A key topic at the meetings is the ongoing U.S.-China trade negotiations. U.S. Treasury Secretary Steven Mnuchin told the meetings that President Trump wants “fair trade.”

Meanwhile, former Bush administration trade chief Carla Hills argues that what we are actually seeing is the White House promoting “managed trade.”

Former WTO appellate judge and U.S. Congressman Jim Bacchus notes that the Trump administration is ignoring international trade laws, which are at the core of the WTO system. Trump is just replacing trade law with raw power.

Both Hills and Bacchus are sceptical if the U.S. Congress will approve Trump’s new trade agreements with Mexico and Canada. They are concerned that the U.S. deal with China will disadvantage many other trading nations and thereby violate WTO laws and rules.

They are also worried about the prospects of new trade negotiations to start soon by the United States with both Japan and the EU.

Don’t neglect Africa’s future

For Ellen Johnson Sirleaf, the 2011 Nobel Peace Prize laureate former Liberian president (she was the first elected female head of state in Africa), points to another major challenge that has yet to secure a meaningful multilateral response.

Over 60% of the populations of many African countries are under 35 years of age and many of these people do not have good job opportunities. Frustrations may well rise and spill over to challenge governmental systems.

Sirleaf stresses that it is enormously difficult to end decades of corruption, especially in countries emerging from conflict, and create the institutions necessary to stimulate the private sector and job creation. She is one of the few presidents to achieve this.

Governance neglect
The World Bank’s answer to bad governance is to strengthen institutional capacities in the governments of developing countries.

Nobody disagrees, but the record over the years has not been sufficient to meet the challenges. And, this may be true of many of the current approaches of both the IMF and the World Bank.

It holds true for the private sector as well. On governance, Morgan Stanley’s Clare Woodman notes that banks have to do a lot more to strengthen their conduct and culture.

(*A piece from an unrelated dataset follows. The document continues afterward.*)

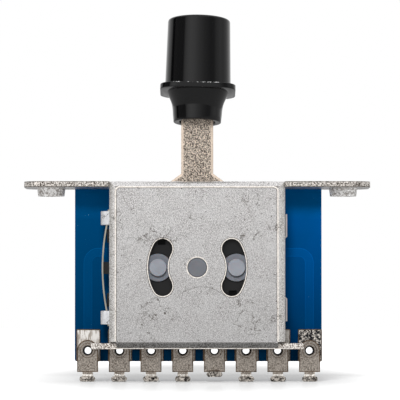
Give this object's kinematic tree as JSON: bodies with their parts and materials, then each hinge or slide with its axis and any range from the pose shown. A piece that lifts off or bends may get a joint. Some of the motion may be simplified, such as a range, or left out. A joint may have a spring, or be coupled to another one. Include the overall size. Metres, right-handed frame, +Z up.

Nobody disagrees.

Chinese challenge
U.S. Treasury Secretary Mnuchen says he welcomes talks now on a new capital increase for the IMF, but points out that the United States will not give up its veto power.

The fear expressed by some delegates to these meetings is that this means China will continue to be marginalized in the boards of the IMF/World Bank.

As a result, China will likely just continue to build its own aid and investment institutions, use them to strengthen its Asian regional and global influence and, in effect, undermine the Bretton Woods sisters in the process.